Halpern, like most of this summer's Speak Up! students, participated in the Summer Undergraduate Research Fellowship (SURF) program. Undergraduates in the Dietrich College of Humanities and Social Sciences Honors Fellowship Program and the Summer Undergraduate Research Experience in the College of Engineering also took part. Other university offices involved in Speak Up! included the Global Communications Center and the Career and Professional Development Center.
Werner helped lead workshops.
"It's hard to collaborate with others or engage people with your research if they can't understand what you're doing or why it matters," Werner said. "You miss out on the opportunity to get others excited about your work."
Werner noted that after completing first-year writing courses, some students may not be exposed to this level of instruction in communication.
Amy Burkert, vice provost for education, said Speak Up! helps students learn from each other — especially those outside of their major field.

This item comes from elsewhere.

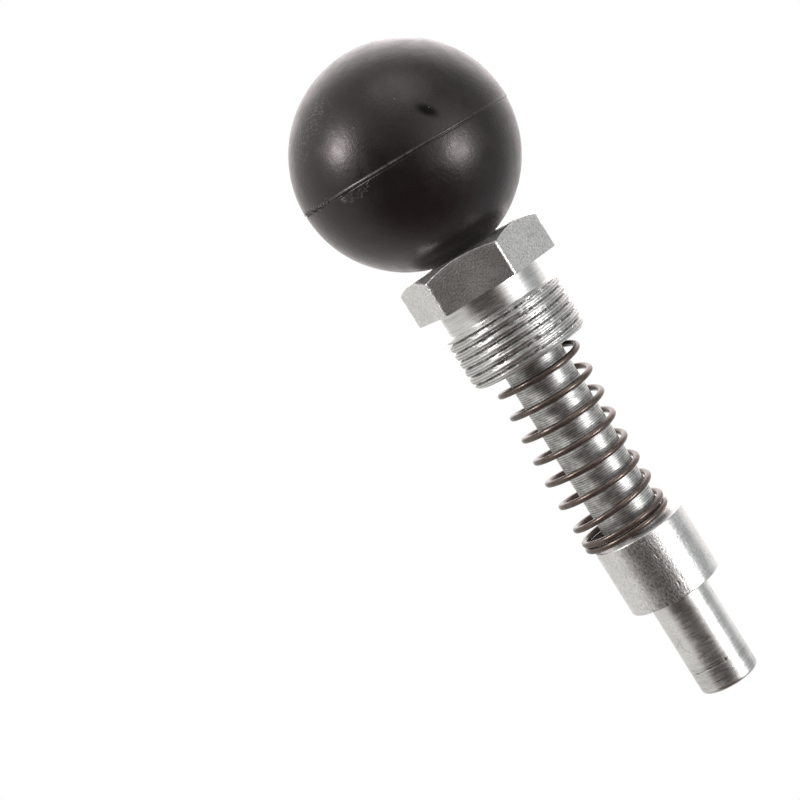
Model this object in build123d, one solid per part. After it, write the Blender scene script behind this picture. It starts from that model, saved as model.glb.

"It also helps students see that undergraduate research isn't just about learning the content of a discipline, but also helping them advance communication competencies in ways that serve them well in their research and other aspects of their professional careers," Burkert said.
The SURF program is open to all majors and all levels of students. Speak Up! is a chance for STEM students to learn from their peers in the humanities, arts, and the social sciences and vice versa.
Sophomore SURF fine arts student Shori Sims, for example, shared her research on the role of public sculpture in documenting history working with Professor Bob Bingham and sculpture technician Phillip Scarpone.
"Speak Up! helped me think about how best to communicate my research, to verbalize it precisely," Sims said. "This gave me tools to communicate with audiences that aren't art audiences."
As a senior chemical engineering major, Sophia Wang, working with Professor Robert Tilton, presented a project titled "Surface Tension Synergism of Binary Surfactants at Oil-water Interfaces."
"Being able to give a good presentation and speak colloquially in a professional setting is really important," Wang said.
Maggie Mertz, a global studies and creative writing senior participating through the Dietrich College Senior Honors Fellowship, won the People's Choice Award, which was voted on by student participants for her project, "Do Movies Matter?" She is conducting research on female representation in the film industry with Sharon Dilworth, associate professor of English and director of creative writing.
Research can be difficult when you feel "you're just in your own bubble," Mertz said. "But when you have to tell people about your research, it can help you feel more positive about your work."